Under the new rules, a state must allow an out-of-state bank to open a branch, to the same extent that it would allow its own state-chartered banks to open branches.

Industry observers said the provision will be most appealing to banks along state lines, especially near cities such as Memphis; St. Louis; or Savannah, Ga.

Those banks often have a tougher time serving customers, who might live on one side of the border and work on the other.

"It simply allows them to compete in whatever the relevant market is," Smith said. "If that happens to be five miles down the road in a higher growth area, but it happens to be over state lines, so be it."

CoastalStates Bank in Hilton Head, S.C., has always been interested in expanding into Savannah, Randy Dolyniuk, the $405.2 million-asset company's chief executive, said in an interview this week.

Although the demographics in its home county are strong, Savannah — just 33 miles away — is an economic hub with about $4.6 billion of deposits and 7,700 businesses. Opening new branches there was not an option, until now.

"The national banks had a little bit easier time than state banks have had, so we as state banks have always said, 'Give us the same rights as everyone else,' " Dolyniuk said. "I think the Dodd-Frank bill has definitely made some parity in getting everyone on the same playing field."

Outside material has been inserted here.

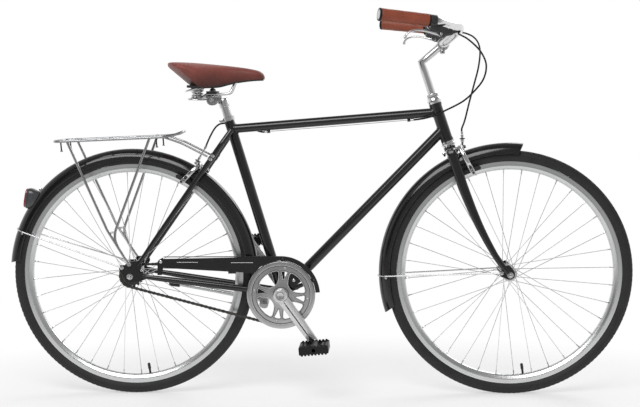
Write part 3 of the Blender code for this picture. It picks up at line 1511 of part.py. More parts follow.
def saddle_cover_shape():
    """The padded top with its drawn-in sides, and the pan under it that the springs meet."""
    sections = []
    for share, half, top, bottom in SADDLE_STATIONS:
        section = []
        height = top - bottom
        for across, level in (
            (0.0, 1.0), (0.38, 0.985), (0.70, 0.93), (0.90, 0.80), (1.0, 0.56), (0.97, 0.22), (0.86, 0.0),
            (0.0, 0.07),
        ):
            section.append((half * across, bottom + height * level))
        ring = [by_clamp(SADDLE_REAR + SADDLE_LENGTH * share, y, z) for y, z in section]
        ring += [by_clamp(SADDLE_REAR + SADDLE_LENGTH * share, -y, z) for y, z in reversed(section[1:-1])]
        sections.append(ring)
    cover = loft(sections)
    seats = [
        rod(
            by_clamp(SPRING_X, side * SPRING_SPREAD, SPRING_TOP + GAP),
            by_clamp(SPRING_X, side * SPRING_SPREAD, SPRING_TOP + 0.014),
            0.0135,
            14,
        )
        for side in (-1, 1)
    ]
    room = rod(by_clamp(0.062, -0.020, 0.0330), by_clamp(0.062, 0.020, 0.0330), 0.0042 + 4 * GAP, 8)
    return cut(united(cover, *seats), room)


# Brake cables

STOP_DROP = TOP_TUBE_RADIUS + 0.003


def barrel_end(side):
    place = by_lever(*BARREL_END)
    ahead = (place - by_lever(-0.022, -0.007)).normalized()
    mirror = Vector((1, -side, 1))
    return (place + ahead * GAP) * mirror, ahead * mirror


# Both front housings, as (forward, across, up) from the bar's clamp
FRONT_HOUSING = (
    (0.036, 0.210, 0.032), (0.060, 0.194, 0.039), (0.086, 0.168, 0.030), (0.102, 0.140, 0.014),
    (0.109, 0.115, -0.008), (0.108, 0.090, -0.034), (0.101, 0.060, -0.070), (0.089, 0.032, -0.110),
    (0.074, 0.006, -0.160), (0.060, -0.012, -0.212),
)
REAR_HOUSING = (
    (0.034, 0.206, 0.021), (0.059, 0.180, 0.008), (0.089, 0.150, -0.017), (0.107, 0.120, -0.042),
    (0.114, 0.098, -0.066), (0.109, 0.080, -0.095), (0.093, 0.062, -0.121), (0.056, 0.038, -0.158),
    (0.001, 0.026, -0.187), (-0.022, 0.0225, -0.198), (-0.052, 0.012, -0.2065), (-0.078, 0.003, -0.2105),
)


def from_clamp(place, side):
    return BAR_CLAMP + Vector((place[0], place[1] * side, place[2]))


def build_cables(steering, frame_group, paint):
    start, ahead = barrel_end(1)
    end = cable_end("front")
    route = [start, start + ahead * 0.008, *[from_clamp(place, 1) for place in FRONT_HOUSING]]
    route += [end + CABLE_WAY["front"] * 0.012, end]
    cable("front_brake_cable", smooth(route, 2), CABLE_RADIUS, paint, steering)

    start, ahead = barrel_end(-1)
    stop = on_top_tube(CABLE_STOPS[1] + 0.010, STOP_DROP)
    before = on_top_tube(CABLE_STOPS[1] + 0.018, STOP_DROP)
    route = [start, start + ahead * 0.008, *[from_clamp(place, -1) for place in REAR_HOUSING], before, stop]
    cable("rear_brake_cable_front", smooth(route, 2), CABLE_RADIUS, paint, frame_group)

    begin = on_top_tube(CABLE_STOPS[0] - 0.010, STOP_DROP)
    seat = on_seat_tube(TOP_TUBE_AT_SEAT)
    end = cable_end("rear")
    way = CABLE_WAY["rear"]
    beside = TOP_TUBE_RADIUS + CABLE_RADIUS + 0.0012
    around = []
    for share, angle in ((0.150, 12), (0.125, 42), (0.095, 75)):
        t = math.radians(angle)
        around.append(on_top_tube(share, beside * math.cos(t), beside * math.sin(t)))
    housing = smooth(
        [
            begin,
            on_top_tube(CABLE_STOPS[0] - 0.018, STOP_DROP),
            *around,
            seat + Vector((0.034, 0.0195, 0.004)),
            seat + Vector((-0.010, 0.0215, 0.0150)),
            seat + Vector((-0.026, 0.0195, 0.0155)),
            seat + Vector((-0.0377, 0.0150, 0.0128)),
            seat + Vector((-0.0485, 0.0070, 0.0028)),
            seat + Vector((-0.0595, -0.0030, -0.0168)),
            seat + Vector((-0.0678, -0.0130, -0.0364)),
            end + way * 0.034,
            end,
        ],
        2,
    )
    wire = [
        on_top_tube(CABLE_STOPS[1] - 0.0095, STOP_DROP), on_top_tube(CABLE_STOPS[0] - 0.0097, STOP_DROP),
    ]
    radii = [WIRE_RADIUS, WIRE_RADIUS] + [CABLE_RADIUS] * len(housing)
    piece("rear_brake_cable_rear", pipe([*wire, *housing], radii, 6), paint, frame_group)


def clear_scene():
    for existing in list(bpy.data.objects):
        bpy.data.objects.remove(existing)


def build():
    clear_scene()
    paint = material("black_paint", (0.012, 0.012, 0.013), 0.18)
    polished = material("polished_alloy", (0.75, 0.75, 0.76), 0.18, 1.0)
    satin = material("satin_alloy", (0.62, 0.63, 0.64), 0.35, 1.0)
    steel = material("bright_steel", (0.60, 0.60, 0.62), 0.25, 1.0)
    black = material("black_plastic", (0.020, 0.020, 0.021), 0.45)
    rubber = material("tyre_rubber", (0.030, 0.030, 0.032), 0.75)
    leather = material("brown_leather", (0.30, 0.085, 0.055), 0.50)
    grip_leather = material("tan_leather", (0.42, 0.125, 0.060), 0.55)
    red = material("red_lens", (0.50, 0.010, 0.012), 0.15)
    dark = material("dark_steel", (0.12, 0.12, 0.125), 0.45, 1.0)

    bike = group("bike", Vector((0, 0, 0)))
    bike.location = (-BIKE_CENTRE, 0, 0)
    steering = group("steering", on_steering(HEAD_BOTTOM), bike)
    front_wheel = group("front_wheel", FRONT_AXLE, steering)
    rear_wheel = group("rear_wheel", REAR_AXLE, bike)
    freewheel = group("freewheel", REAR_AXLE - Y_AXIS * CHAIN_LINE, bike)
    cranks = group("cranks", BB, bike)
    stand = group("stand", STAND_PIVOT, bike)
    saddle = group("saddle", on_seat_tube(SEAT_TUBE_LENGTH), bike)

    piece("frame", frame_shape(), paint, bike)
    piece("lower_head_cup", head_cup(FORK_LENGTH + 2 * GAP), polished, bike)
    piece("upper_head_cup", head_cup(HEAD_TOP + GAP), polished, bike)
    piece("bottom_bracket", bottom_bracket_shape(), dark, bike)
    piece("seat_collar", seat_collar_shape(), polished, bike)
    piece("rear_axle", axle_shape(REAR_AXLE, REAR_HUB, REAR_DROPOUTS, DROPOUT_PLATE), steel, bike)
    piece(
        "rear_fender",
        fender_shape(REAR_AXLE, REAR_FENDER_RADIUS, *REAR_FENDER_ANGLES, 20, 9.0),
        paint,
        bike,
    )
    stay_foot = REAR_AXLE + Vector((-0.022, 0, 0.026))
    outside = REAR_DROPOUTS / 2 + DROPOUT_PLATE + GAP
    piece(
        "rear_fender_stay",
        fender_stay_shape(REAR_AXLE, REAR_FENDER_RADIUS, 158.5, stay_foot, outside),
        steel,
        bike,
    )
    piece("tail_light_housing", light_housing_shape(), black, bike)
    piece("tail_light_lens", light_lens_shape(), red, bike)
    piece("rack", rack_shape(), satin, bike)
    piece("chainguard", chainguard_shape(), paint, bike)
    piece("chain", chain_shape(), dark, bike)
    piece("stand_mount", stand_mount_shape(), dark, bike)
    build_cables(steering, bike, black)

    for name, axle, hub, parent in (
        ("front", FRONT_AXLE, FRONT_HUB, front_wheel), ("rear", REAR_AXLE, REAR_HUB, rear_wheel),
    ):
        piece(f"{name}_tyre", tyre_shape(axle), rubber, parent)
        piece(f"{name}_rim", rim_shape(axle), polished, parent)
        piece(f"{name}_hub", hub_shape(axle, hub), polished, parent)
    piece("rear_sprocket", sprocket_shape(), dark, freewheel)

    piece("crank_spindle", spindle_shape(), steel, cranks)
    piece("chainring", chainring_shape(), polished, cranks)
    for name, side in (("right", -1), ("left", 1)):
        piece(f"crank_{name}", crank_shape(side), satin, cranks)
        pedal = group(f"pedal_axis_{name}", crank_end(side) + Y_AXIS * side * pedal_span(side)[0], cranks)
        piece(f"pedal_{name}", pedal_shape(side), black, pedal)

    piece("stand_leg", stand_leg_shape(), satin, stand)

    piece("seatpost", seatpost_shape(), polished, saddle)
    piece("seat_clamp", seat_clamp_shape(), dark, saddle)
    piece("saddle_rails", rails_shape(), polished, saddle)
    piece("saddle_cover", saddle_cover_shape(), leather, saddle)
    for name, side in (("right", -1), ("left", 1)):
        places = spring_places(side)
        cable(f"saddle_spring_{name}", places, SPRING_WIRE, steel, saddle, resolution=1)
        print(
            f"saddle_spring_{name}: least gap {1000 * least_gap(places, SPRING_WIRE, SPRING_STEPS):.2f} mm"
        )

    piece("fork", fork_shape(), paint, steering)
    piece("headset_locknut", locknut_shape(), polished, steering)
    piece("stem", stem_shape(), polished, steering)
    piece("handlebar", handlebar_shape(), polished, steering)
    piece("front_axle", axle_shape(FRONT_AXLE, FRONT_HUB, FRONT_DROPOUTS, DROPOUT_PLATE), steel, steering)
    piece(
        "front_fender",
        fender_shape(FRONT_AXLE, FRONT_FENDER_RADIUS, *FRONT_FENDER_ANGLES, 13),
        paint,
        steering,
    )
    front_foot = FRONT_AXLE + Vector((-0.024, 0, 0.006))
    outside = FRONT_DROPOUTS / 2 + DROPOUT_PLATE + GAP
    piece(
        "front_fender_stay",
        fender_stay_shape(FRONT_AXLE, FRONT_FENDER_RADIUS, 181.0, front_foot, outside),
        steel,
        steering,
    )

    pieces_of_hand = (("bracket", bracket_shape, dark), ("lever", lever_shape, polished))
    grip = grip_shape()
    piece("grip_left", mirrored(grip), grip_leather, steering)
    piece("grip_right", grip, grip_leather, steering)
    for name, make, finish in pieces_of_hand:
        shape = make()
        for hand, mesh in (("left", mirrored(shape)), ("right", shape)):
            pivot = Vector((LEVER_PIVOT.x, LEVER_PIVOT.y * (1 if hand == "right" else -1), LEVER_PIVOT.z))
            parent = steering if name == "bracket" else group(f"lever_axis_{hand}", pivot, steering)
            piece(f"brake_{name}_{hand}", mesh, finish, parent)

    for which, carrier in (("front", steering), ("rear", bike)):
        piece(f"{which}_brake_bolt", brake_bolt_shape(which), steel, carrier)
        for hand, side in (("right", -1), ("left", 1)):
            pivot = group(f"{which}_arm_axis_{hand}", brake_place(which, BRAKE_REACH[which]), carrier)
            piece(f"{which}_brake_arm_{hand}", brake_arm_shape(which, side), polished, pivot)
            piece(f"{which}_brake_pad_{hand}", brake_pad_shape(which, side), rubber, pivot)


build()
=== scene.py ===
"""The looks of a city bike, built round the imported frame.

Shapes are worked out in bike coordinates, in metres: X forward from the rear axle, Y to the rider's
left, Z up from the ground. add() moves them into the frame's own coordinates.
"""

import json
import math

import bmesh
import bpy
from mathutils import Matrix, Vector

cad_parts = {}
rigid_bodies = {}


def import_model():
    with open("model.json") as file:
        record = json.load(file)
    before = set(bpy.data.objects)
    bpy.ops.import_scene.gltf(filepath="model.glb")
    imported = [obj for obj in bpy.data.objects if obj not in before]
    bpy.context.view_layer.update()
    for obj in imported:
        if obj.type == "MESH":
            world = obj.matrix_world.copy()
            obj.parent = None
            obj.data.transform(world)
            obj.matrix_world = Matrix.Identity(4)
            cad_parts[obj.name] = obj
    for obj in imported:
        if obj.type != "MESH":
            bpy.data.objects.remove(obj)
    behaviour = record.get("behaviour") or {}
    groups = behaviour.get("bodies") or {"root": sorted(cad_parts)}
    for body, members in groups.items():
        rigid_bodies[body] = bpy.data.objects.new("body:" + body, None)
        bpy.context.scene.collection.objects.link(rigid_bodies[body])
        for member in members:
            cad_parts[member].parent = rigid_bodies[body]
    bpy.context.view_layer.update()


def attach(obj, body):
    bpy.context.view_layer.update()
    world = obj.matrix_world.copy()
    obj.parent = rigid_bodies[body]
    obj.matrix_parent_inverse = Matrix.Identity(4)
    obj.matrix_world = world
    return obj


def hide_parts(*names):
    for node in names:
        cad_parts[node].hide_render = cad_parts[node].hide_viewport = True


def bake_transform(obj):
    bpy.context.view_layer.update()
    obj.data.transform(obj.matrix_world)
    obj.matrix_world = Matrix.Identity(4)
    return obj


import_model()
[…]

Industry observers said it could take time before banks flood regulators with applications.

While advisers say they have heard from clients inquiring about the details, few are seriously thinking about de novo branching just yet.

"Branching has kind of fallen by the wayside, any kind of branching," said Randy Dennis, the president of DD&F Consulting in Little Rock, Ark.

In many of the states where interstate branching impediments were lifted, opportunities to bid on failed banks or buy a struggling bank are still more attractive than investing in a brick-and-mortar operation.

Others simply won't be able to get regulatory approval for a revised business plan — a requirement for a bank that wants to pursue interstate branching, said James Wheeler, a partner at Morris, Manning & Martin in Atlanta.

Others still may be uncertain about what the provision actually allows, Smith said. He said some bankers are still skeptical that the new rules won't put them at a disadvantage.

"It's going to take in my opinion probably one of the big players or somebody using that power to do something," Smith said. "I think once we hear the first banks doing that and being successful, we'll see more of that developing."